**Written request**
Pick out each line below containing "Blender".

═══

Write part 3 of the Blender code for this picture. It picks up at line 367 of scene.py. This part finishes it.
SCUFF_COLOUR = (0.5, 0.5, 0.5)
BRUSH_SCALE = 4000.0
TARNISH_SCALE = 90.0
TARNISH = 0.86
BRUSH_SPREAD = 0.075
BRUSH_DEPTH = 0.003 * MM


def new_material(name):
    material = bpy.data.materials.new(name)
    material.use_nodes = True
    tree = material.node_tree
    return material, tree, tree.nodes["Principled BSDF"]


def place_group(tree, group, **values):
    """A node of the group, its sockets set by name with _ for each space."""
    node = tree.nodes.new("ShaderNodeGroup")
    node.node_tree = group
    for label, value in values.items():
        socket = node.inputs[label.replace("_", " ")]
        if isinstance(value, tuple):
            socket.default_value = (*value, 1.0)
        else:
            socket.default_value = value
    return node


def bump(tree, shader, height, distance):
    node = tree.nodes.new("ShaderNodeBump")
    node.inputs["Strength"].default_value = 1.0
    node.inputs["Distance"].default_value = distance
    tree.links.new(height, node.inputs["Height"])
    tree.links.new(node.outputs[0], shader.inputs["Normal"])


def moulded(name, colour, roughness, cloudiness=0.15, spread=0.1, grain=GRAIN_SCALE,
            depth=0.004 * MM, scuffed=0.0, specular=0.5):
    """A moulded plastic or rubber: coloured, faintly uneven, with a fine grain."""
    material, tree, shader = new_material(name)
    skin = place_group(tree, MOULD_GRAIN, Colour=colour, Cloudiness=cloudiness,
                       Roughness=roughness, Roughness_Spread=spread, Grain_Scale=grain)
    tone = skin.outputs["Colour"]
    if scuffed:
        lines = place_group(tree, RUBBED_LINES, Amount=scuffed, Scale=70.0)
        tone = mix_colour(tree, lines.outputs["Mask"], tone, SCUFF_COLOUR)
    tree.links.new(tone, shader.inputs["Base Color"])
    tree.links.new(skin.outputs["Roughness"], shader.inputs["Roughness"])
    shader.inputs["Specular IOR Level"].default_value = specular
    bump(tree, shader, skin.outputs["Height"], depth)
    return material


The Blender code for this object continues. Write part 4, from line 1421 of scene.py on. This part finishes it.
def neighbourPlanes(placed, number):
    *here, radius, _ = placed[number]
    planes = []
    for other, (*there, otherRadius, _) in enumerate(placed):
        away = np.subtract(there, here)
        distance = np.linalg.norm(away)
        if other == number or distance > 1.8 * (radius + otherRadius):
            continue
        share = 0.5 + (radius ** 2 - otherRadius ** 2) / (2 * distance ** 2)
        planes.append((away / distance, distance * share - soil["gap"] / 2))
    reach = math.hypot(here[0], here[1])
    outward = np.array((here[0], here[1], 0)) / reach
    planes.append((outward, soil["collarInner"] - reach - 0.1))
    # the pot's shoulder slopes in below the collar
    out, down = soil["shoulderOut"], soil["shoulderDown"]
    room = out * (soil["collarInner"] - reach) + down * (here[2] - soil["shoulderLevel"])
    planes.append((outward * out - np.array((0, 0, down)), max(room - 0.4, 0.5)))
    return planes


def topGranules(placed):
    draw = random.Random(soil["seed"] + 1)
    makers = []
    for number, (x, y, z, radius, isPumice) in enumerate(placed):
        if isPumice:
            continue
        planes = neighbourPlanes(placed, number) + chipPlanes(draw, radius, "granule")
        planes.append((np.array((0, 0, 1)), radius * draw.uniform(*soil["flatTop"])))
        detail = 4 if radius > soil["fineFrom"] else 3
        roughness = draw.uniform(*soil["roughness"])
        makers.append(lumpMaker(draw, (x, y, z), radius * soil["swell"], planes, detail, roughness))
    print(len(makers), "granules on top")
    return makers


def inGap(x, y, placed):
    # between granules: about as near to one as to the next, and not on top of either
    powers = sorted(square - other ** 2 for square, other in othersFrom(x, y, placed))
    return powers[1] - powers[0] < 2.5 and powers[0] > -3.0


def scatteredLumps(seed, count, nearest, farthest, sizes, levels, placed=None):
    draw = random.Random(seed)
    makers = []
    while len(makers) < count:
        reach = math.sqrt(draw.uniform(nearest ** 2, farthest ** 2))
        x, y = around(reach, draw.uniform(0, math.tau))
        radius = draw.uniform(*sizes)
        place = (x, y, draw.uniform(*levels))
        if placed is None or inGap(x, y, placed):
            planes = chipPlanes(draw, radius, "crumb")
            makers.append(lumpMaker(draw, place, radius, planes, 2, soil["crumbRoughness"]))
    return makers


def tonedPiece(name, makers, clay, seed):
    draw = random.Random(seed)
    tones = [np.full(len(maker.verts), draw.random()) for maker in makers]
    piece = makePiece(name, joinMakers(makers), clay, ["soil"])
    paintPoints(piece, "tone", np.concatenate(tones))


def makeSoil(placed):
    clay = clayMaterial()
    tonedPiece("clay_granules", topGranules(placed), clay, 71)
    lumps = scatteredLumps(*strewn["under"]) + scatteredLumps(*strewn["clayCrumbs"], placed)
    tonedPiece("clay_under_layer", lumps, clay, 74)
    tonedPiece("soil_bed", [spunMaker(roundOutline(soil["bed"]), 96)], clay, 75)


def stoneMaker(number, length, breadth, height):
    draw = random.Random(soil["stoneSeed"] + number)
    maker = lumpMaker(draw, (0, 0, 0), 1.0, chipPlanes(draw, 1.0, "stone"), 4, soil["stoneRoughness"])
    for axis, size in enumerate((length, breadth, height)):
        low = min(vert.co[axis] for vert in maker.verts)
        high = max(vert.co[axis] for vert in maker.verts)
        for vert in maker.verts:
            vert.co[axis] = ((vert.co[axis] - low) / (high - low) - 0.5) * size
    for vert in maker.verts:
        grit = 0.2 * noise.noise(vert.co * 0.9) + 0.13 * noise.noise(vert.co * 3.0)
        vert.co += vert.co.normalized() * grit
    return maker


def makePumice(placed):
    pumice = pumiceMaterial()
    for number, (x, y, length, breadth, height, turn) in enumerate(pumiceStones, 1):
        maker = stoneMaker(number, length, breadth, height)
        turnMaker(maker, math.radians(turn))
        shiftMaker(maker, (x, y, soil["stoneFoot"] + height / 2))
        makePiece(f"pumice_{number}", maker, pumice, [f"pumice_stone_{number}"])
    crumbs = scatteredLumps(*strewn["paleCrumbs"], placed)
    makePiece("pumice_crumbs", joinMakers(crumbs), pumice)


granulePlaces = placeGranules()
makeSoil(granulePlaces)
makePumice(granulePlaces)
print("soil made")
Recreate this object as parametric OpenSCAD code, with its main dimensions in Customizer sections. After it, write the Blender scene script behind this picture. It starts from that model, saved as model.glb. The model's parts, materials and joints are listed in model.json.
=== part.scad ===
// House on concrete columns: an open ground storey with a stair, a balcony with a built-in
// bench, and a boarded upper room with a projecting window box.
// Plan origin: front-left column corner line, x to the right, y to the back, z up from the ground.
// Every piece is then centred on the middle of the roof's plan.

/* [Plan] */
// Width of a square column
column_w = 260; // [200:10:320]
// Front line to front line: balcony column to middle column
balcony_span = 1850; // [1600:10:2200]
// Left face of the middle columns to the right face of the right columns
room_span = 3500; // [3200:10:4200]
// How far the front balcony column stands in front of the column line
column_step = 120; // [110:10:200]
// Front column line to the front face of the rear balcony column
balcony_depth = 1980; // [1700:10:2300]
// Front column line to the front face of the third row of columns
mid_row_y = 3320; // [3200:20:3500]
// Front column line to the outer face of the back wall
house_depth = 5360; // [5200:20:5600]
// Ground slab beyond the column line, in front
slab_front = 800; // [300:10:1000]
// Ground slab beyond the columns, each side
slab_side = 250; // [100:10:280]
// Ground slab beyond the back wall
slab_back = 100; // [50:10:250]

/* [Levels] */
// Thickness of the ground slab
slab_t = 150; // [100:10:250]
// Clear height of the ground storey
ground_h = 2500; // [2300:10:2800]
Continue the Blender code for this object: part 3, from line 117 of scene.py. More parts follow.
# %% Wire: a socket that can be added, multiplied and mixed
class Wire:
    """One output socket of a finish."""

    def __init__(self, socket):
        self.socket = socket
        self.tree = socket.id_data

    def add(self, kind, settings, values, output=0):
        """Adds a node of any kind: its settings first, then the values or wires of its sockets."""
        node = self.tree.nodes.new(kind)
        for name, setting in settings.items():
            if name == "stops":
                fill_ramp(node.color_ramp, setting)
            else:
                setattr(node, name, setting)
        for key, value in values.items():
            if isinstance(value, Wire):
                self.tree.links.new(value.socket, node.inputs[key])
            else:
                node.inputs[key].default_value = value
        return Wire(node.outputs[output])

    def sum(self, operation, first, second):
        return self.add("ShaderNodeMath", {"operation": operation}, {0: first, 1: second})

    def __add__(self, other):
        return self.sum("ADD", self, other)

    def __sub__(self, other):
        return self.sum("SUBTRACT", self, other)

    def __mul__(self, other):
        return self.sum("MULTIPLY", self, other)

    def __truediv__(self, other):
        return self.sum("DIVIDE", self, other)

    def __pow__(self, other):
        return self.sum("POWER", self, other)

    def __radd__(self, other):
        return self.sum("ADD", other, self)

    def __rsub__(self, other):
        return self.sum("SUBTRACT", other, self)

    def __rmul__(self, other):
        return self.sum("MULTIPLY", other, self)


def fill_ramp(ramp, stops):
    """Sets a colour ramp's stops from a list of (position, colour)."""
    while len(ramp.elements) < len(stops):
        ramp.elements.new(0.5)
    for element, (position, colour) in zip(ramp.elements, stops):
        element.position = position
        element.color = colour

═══

**In response**
Write part 3 of the Blender code for this picture. It picks up at line 367 of scene.py. This part finishes it.
The Blender code for this object continues. Write part 4, from line 1421 of scene.py on. This part finishes it.
Recreate this object as parametric OpenSCAD code, with its main dimensions in Customizer sections. After it, write the Blender scene script behind this picture. It starts from that model, saved as model.glb. The model's parts, materials and joints are listed in model.json.
Continue the Blender code for this object: part 3, from line 117 of scene.py. More parts follow.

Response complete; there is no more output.